As I mentioned in my post on callbacks, one way to increase your ability to land a job as a law professorship is to work as a Visiting Assistant Professor (VAP) or to obtain a fellowship aimed at those who wish to transition into the academy. A number of institutions now have such programs (including my law school, Arizona State). Paul Caron (aka TaxProf) does a great job collecting the programs here.
While I have occasionally seen criticism of these programs --- not that the programs themselves aren't helpful, but that it is a big burden on aspiring law professors to take a short term job in a different city often for less pay --- as someone who benefitted greatly from the Climenko Fellowship at Harvard, I think these concerns have been overstated. Accepting a job as a law professor will almost always require a move to a different city and a loss of pay, so I guess I don't see why it is unreasonable to impose that burden for a VAP or fellowship if it is a burden that most candidates will ultimately have to bear . . .

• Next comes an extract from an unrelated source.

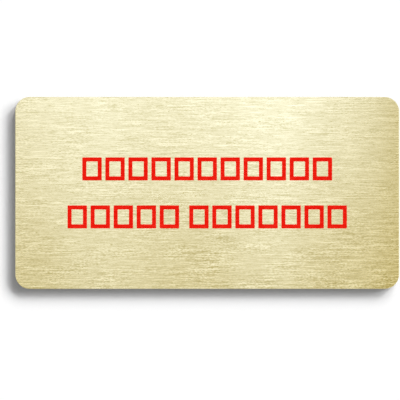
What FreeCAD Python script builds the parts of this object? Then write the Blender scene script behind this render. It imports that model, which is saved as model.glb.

Because to take a VAP before a tenure-track position, you have to move twice. And moving twice in two or three years is quite hard on spouses and children. Moving once is hard enough.
Posted by: Bernie Burk | October 31, 2011 at 10:39 PM
Taking the Climenko is one thing. Taking a VAP at a lower ranked school is another. Climenko places pretty much everyone in jobs, so it's just a matter of how many times you want to move. At most other schools, taking a VAP is a calculated risk with a real downside.
I was a VAP at top 100 school. I enjoyed it, and found a great job. Some of my fellow VAPs, similarly qualified, struck out at the hiring fair. I know of other lawyers on their third or fourth VAP, having sacrificed promising law firm careers for a try at academe. Net result: they moved, took a pay cut, worked like dogs, and damaged their employability as practicing lawyers.
That this could happen in the current market is pretty obvious. It didn't happen to you, and it didn't happen to me, but I am capable of respecting the concerns of those who wonder if it is good judgment to make the leap, and capable of feeling empathy for those who tried it and ended up with career and personal challenges.
Posted by: Anon | November 01, 2011 at 06:34 AM
Carissa, I think that you are right. Anon's friends didn't strike out at the hiring conference because they took a VAP; if they had interviewed while still in practice they would probably have struck out then, too. The cold, hard fact is that most of the folks that you are competing against are coming out of VAPs or fellowships where they have had ample time to write and learn the lingo of being a law professor. (Note that a 'VAP' that works you to death so you don't have time to write is just a school trying to get a cheap teacher, not place you on the market.) Folks call me every year and want advice on being a law professor, and they all say "I only want to move once," usually for family reasons. I just don't think that works very often in academia any more. Of course, maybe I'm the wrong person to ask because I have moved my family around quite a bit!